:: Provided data

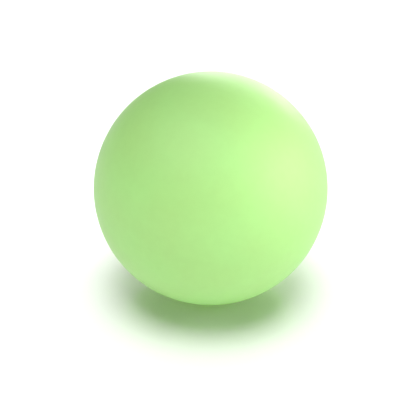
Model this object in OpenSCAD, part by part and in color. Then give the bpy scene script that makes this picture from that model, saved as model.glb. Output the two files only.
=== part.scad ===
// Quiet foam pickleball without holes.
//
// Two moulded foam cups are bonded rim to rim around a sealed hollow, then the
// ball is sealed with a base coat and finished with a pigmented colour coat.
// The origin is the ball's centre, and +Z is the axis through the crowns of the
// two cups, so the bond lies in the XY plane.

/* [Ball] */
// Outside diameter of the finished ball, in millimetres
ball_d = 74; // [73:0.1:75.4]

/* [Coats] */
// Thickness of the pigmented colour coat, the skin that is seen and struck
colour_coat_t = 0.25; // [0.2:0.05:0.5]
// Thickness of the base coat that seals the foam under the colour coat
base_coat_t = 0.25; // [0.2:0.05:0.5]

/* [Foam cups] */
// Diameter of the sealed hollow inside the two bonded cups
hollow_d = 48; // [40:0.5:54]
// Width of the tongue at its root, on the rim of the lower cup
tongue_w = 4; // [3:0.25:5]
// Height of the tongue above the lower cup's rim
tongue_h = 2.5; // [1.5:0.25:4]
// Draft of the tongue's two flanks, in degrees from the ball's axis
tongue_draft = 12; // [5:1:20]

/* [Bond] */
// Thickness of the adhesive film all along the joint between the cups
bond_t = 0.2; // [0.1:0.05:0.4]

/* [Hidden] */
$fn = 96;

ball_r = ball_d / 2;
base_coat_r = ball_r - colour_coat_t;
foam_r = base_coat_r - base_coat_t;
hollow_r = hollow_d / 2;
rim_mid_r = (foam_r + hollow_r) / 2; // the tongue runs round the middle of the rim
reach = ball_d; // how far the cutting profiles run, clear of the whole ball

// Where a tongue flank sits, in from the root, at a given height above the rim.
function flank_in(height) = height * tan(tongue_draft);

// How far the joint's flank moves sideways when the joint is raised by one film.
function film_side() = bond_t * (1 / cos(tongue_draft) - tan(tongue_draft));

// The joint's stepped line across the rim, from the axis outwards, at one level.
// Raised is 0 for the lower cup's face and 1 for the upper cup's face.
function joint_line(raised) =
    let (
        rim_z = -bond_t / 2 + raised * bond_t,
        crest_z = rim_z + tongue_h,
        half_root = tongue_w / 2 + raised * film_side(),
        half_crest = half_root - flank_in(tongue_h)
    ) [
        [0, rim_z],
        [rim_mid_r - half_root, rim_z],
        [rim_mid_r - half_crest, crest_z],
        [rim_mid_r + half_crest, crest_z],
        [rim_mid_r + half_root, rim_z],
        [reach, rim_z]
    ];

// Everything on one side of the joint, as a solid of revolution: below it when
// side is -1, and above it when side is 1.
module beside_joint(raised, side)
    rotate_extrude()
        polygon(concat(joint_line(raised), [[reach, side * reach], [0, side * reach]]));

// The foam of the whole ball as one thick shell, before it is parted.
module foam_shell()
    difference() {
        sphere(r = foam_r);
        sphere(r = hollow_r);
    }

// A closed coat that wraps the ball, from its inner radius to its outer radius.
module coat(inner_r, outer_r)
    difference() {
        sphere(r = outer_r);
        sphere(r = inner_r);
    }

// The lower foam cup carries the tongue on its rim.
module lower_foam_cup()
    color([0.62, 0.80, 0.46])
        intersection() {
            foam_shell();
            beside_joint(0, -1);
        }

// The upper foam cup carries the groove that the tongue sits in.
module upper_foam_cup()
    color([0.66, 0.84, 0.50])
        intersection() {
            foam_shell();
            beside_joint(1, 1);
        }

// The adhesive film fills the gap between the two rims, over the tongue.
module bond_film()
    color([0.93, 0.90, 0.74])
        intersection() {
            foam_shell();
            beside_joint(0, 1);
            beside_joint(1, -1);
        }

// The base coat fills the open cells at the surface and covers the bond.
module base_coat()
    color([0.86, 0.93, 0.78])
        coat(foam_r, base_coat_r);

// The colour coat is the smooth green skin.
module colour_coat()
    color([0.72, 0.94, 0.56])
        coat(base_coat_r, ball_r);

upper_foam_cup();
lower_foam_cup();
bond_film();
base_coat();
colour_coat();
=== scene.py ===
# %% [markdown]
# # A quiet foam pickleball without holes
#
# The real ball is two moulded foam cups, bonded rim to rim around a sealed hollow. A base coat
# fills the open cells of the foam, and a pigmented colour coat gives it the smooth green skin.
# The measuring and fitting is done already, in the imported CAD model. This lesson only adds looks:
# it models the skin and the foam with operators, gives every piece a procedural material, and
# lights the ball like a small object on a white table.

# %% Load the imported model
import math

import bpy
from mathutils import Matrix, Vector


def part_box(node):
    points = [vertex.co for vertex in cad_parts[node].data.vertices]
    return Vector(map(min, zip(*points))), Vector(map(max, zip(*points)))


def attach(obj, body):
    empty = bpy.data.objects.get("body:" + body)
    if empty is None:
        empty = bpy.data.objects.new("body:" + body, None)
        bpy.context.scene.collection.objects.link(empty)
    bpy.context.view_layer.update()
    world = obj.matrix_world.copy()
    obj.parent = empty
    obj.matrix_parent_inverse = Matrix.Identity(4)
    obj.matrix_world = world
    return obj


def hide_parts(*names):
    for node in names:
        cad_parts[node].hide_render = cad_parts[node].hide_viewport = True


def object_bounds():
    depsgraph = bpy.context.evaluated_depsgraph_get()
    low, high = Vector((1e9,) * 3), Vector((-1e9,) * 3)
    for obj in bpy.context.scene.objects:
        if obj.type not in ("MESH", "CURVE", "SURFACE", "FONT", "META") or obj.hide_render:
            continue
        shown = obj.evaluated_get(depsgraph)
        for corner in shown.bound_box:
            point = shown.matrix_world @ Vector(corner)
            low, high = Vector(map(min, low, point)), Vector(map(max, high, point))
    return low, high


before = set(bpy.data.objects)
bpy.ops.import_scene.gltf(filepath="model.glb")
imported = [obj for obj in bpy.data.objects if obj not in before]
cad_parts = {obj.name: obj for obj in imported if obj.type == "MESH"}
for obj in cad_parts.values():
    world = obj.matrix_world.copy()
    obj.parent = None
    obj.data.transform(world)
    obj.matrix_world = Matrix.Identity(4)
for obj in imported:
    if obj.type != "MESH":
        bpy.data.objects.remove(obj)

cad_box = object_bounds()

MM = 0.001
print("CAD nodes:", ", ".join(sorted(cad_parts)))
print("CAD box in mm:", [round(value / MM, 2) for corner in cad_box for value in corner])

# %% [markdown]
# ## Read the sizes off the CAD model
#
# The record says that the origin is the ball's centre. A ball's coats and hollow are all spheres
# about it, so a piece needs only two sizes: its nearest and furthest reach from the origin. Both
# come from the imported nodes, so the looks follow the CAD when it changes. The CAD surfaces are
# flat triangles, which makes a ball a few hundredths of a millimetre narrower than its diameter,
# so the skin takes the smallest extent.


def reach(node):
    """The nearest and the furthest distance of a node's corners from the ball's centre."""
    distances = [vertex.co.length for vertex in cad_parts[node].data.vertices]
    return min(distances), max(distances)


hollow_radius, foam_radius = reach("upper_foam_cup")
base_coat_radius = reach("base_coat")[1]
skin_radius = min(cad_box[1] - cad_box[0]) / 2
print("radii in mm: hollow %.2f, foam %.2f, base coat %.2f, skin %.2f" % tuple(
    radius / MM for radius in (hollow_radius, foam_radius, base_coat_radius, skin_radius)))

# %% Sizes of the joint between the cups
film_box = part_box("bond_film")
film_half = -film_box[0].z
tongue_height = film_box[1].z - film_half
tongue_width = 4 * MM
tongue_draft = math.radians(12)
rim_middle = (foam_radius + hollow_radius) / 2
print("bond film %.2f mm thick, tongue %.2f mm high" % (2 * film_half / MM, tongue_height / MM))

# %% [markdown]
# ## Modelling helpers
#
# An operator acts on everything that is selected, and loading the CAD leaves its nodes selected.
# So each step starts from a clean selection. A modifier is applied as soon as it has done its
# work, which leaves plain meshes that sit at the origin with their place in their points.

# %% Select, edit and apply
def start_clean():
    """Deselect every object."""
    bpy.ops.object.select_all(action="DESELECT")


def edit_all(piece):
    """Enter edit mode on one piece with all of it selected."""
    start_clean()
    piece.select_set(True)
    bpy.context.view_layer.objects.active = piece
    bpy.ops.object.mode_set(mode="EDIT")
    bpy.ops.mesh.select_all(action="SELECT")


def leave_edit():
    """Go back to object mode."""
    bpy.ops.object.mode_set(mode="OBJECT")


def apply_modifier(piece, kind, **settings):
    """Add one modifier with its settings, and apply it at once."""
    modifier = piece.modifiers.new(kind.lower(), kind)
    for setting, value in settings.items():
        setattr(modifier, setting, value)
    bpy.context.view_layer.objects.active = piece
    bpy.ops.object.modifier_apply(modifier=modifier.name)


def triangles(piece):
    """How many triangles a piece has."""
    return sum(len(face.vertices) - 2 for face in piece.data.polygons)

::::

• [Exercise description] Write down again the exact lines running from the beginning of the data to the line containing "the XY plane.", with both ends included.

• [Answer below]
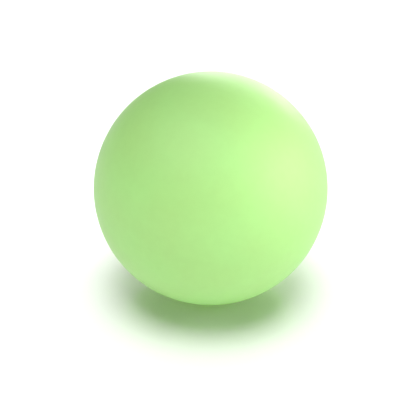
Model this object in OpenSCAD, part by part and in color. Then give the bpy scene script that makes this picture from that model, saved as model.glb. Output the two files only.
=== part.scad ===
// Quiet foam pickleball without holes.
//
// Two moulded foam cups are bonded rim to rim around a sealed hollow, then the
// ball is sealed with a base coat and finished with a pigmented colour coat.
// The origin is the ball's centre, and +Z is the axis through the crowns of the
// two cups, so the bond lies in the XY plane.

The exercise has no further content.